2. Ubaldo Jimenez – June 1
I miss Ubaldo. I really do. Drew Pomeranz was pretty brilliant this past Sunday, but that’s just one start, and Alex White has had a tough beginning to his Rockies career. It may all turn out to pay off in the end, but letting go of Ubaldo was hard and I’m not quite over it. One reason for that is because he took a really unfortunate beginning to the season and started to turn it around. I wouldn’t exactly say he hit his stride, but he had some pretty incredible outings once he came off the disabled list. The best of these was in Los Angeles in June. He pitched a complete game and gave up no runs on 4 hits. He also recorded 7 K’s and walked nobody, a sure sign that he was on his game. Outings like this prove that he really was/is a legit ace.
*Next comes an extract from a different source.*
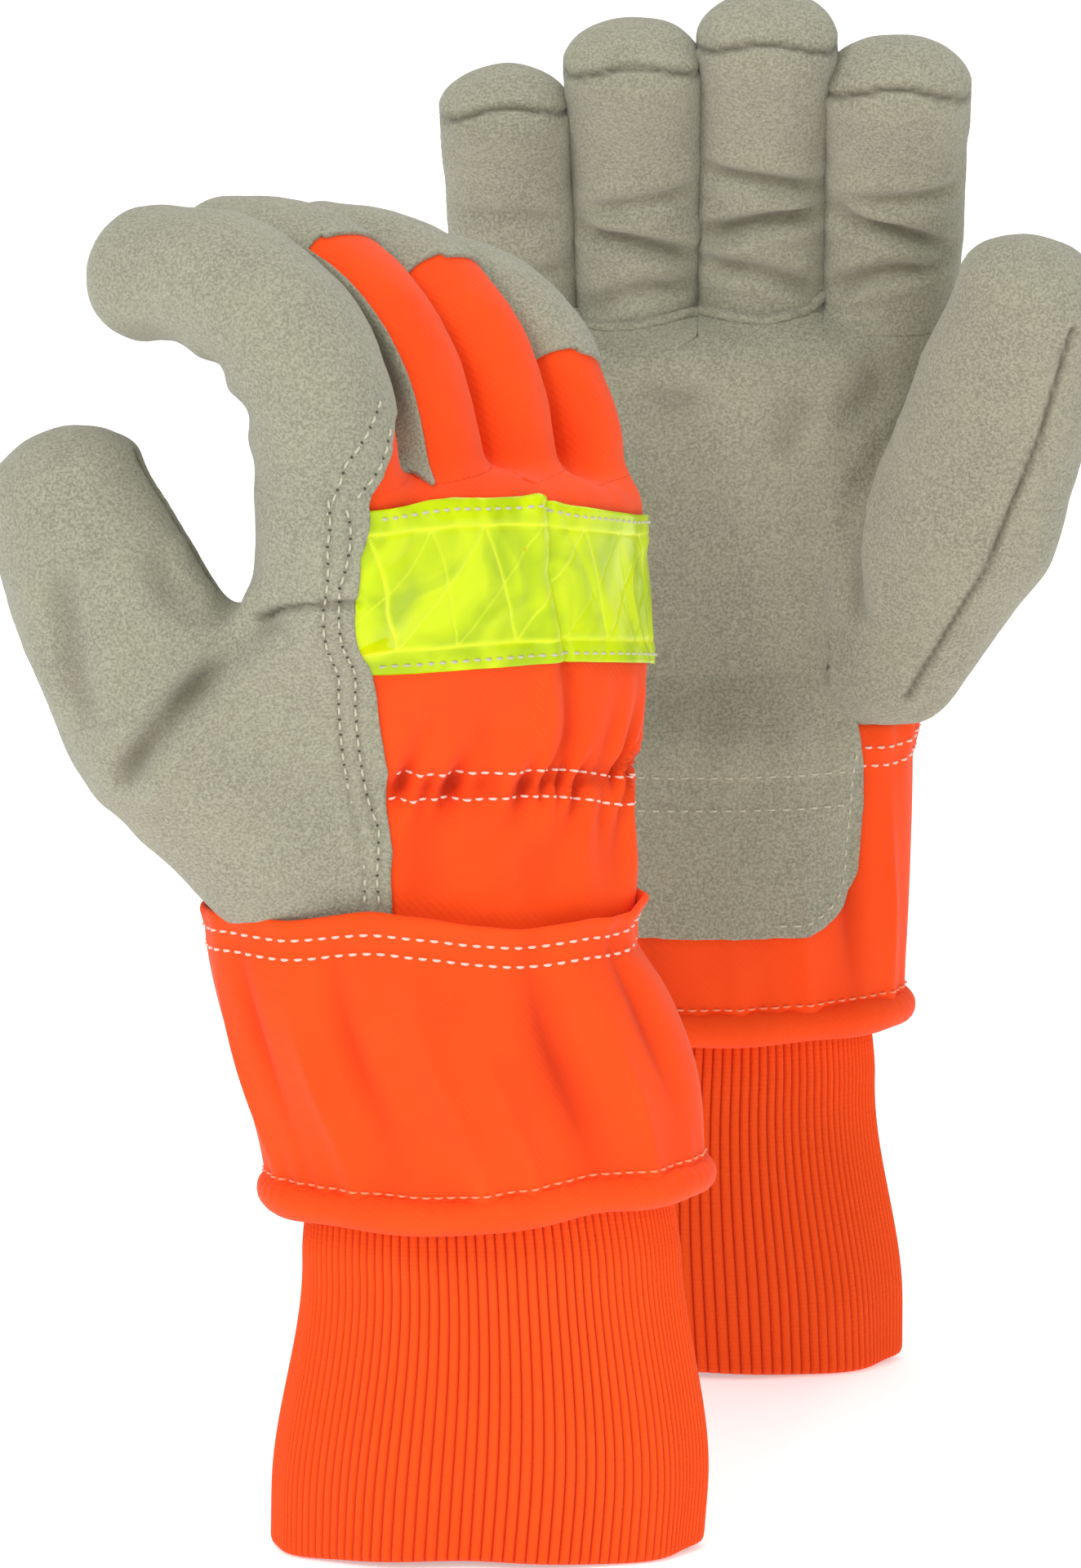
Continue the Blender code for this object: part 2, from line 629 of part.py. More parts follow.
def build_thumb(glove, hand, pose, hand_hinge):
    """The thumb, on the side of its mound."""
    height = LIP_HEIGHT + THUMB_HINGE_HEIGHT
    middle_angle = (THUMB_HOLE_START + THUMB_HOLE_END) / 2 - 360.0
    spot = hand.point(height, middle_angle) + Vector(pose["thumb_offset"])
    hinge = hinge_empty(f"{glove}_thumb_hinge", spot, hand_hinge)
    stall = Stall(spot, pose["thumb_heading"], pose["thumb_palm_side"], THUMB_WIDTH,
                  THUMB_THICKNESS, THUMB_LENGTH, pose["thumb_curl"])
    build_leather_stall(f"{glove}_thumb", stall, THUMB_CLEARANCE, hinge)


def build_glove(glove):
    """One glove, hung from an empty at the middle of its knit wrist."""
    pose = GLOVES[glove]
    root = hinge_empty(f"{glove}_cuff_place", (*pose["place"], 0.0))
    sleeve = Sleeve(pose)
    build_knit(glove, sleeve, root)
    build_cuff(glove, sleeve, root)
    build_hem_roll(glove, sleeve, root)
    palm_turn = 90.0 if pose["wrist_turn"] < 90.0 else 270.0
    build_pulse_patch(glove, sleeve, root, palm_turn)
    hand = Hand(pose)
    wrist = hand.middle_at(LIP_HEIGHT)
    wrist.z = WRIST_HINGE_HEIGHT
    hand_hinge = hinge_empty(f"{glove}_wrist_hinge", wrist, root)
    build_hand(glove, hand, hand_hinge)
    build_fingers(glove, hand, pose, hand_hinge)
    build_thumb(glove, hand, pose, hand_hinge)
    return root


def centre_pair():
    """Move both gloves so that the pair stands over the origin."""
    bpy.context.view_layer.update()
    corners = [piece.matrix_world @ Vector(corner) for piece in bpy.data.objects
               if piece.type != "EMPTY" for corner in piece.bound_box]
    middle_x = (min(corner.x for corner in corners) + max(corner.x for corner in corners)) / 2
    middle_y = (min(corner.y for corner in corners) + max(corner.y for corner in corners)) / 2
    for thing in bpy.data.objects:
        if thing.parent is None:
            thing.location.x -= middle_x
            thing.location.y -= middle_y
    bpy.context.view_layer.update()


def build():
    clear_scene()
    for glove in GLOVES:
        build_glove(glove)
    centre_pair()


build()
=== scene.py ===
import json
import math

import bpy
import numpy as np
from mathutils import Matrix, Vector, noise


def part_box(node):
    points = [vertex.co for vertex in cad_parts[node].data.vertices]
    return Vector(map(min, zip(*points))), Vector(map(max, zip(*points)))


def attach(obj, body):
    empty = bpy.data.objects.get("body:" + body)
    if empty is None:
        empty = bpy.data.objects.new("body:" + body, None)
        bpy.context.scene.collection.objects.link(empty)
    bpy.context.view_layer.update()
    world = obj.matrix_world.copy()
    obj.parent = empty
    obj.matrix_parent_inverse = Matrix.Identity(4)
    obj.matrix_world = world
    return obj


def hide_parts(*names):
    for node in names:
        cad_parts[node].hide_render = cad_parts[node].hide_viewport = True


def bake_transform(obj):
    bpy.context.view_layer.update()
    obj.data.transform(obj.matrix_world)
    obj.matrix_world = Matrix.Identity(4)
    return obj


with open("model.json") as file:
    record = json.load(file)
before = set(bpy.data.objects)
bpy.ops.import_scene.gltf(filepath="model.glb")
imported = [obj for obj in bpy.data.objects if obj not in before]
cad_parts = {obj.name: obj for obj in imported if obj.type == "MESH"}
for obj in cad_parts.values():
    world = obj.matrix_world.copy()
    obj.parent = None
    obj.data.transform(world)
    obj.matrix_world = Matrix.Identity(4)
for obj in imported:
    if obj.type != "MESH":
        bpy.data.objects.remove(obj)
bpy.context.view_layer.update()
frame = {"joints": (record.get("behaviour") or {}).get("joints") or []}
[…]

1. Jhoulys Chacin – June 10
Chacin appears on this list more than any other pitcher because he was the best player on the team the first half of the season. None of the pitchers had a great second half, so by default he had the greatest number of noteworthy starts. And this one against the Dodgers was, I would argue, the best of any pitcher on the team all season. It wasn’t a complete game, but it came close, and in his 8 innings he allowed just 6 men on base. He also struck out 9 for the second time, tying his season and career high. Forget Ubaldo, Nicasio, White, Pomeranz: if Chacin can achieve a bit of consistency, he is the future of this team.
Honorable Mention: I desperately wanted to find a place for Esmil Rogers’s outing on July 30th. That is the day that will live in infamy for Rockies fans as the one when Ubaldo Jimenez was practically force-marched to the mound in San Diego to pitch 1 abysmal inning prior to being traded to the Cleveland Indians. Rogers entered the game after Jimenez gave up 4 runs and pitched 5 innings, allowing just 1 run on 1 hit. He kept the team in the game and allowed the offense to come back and win it. And we all needed that.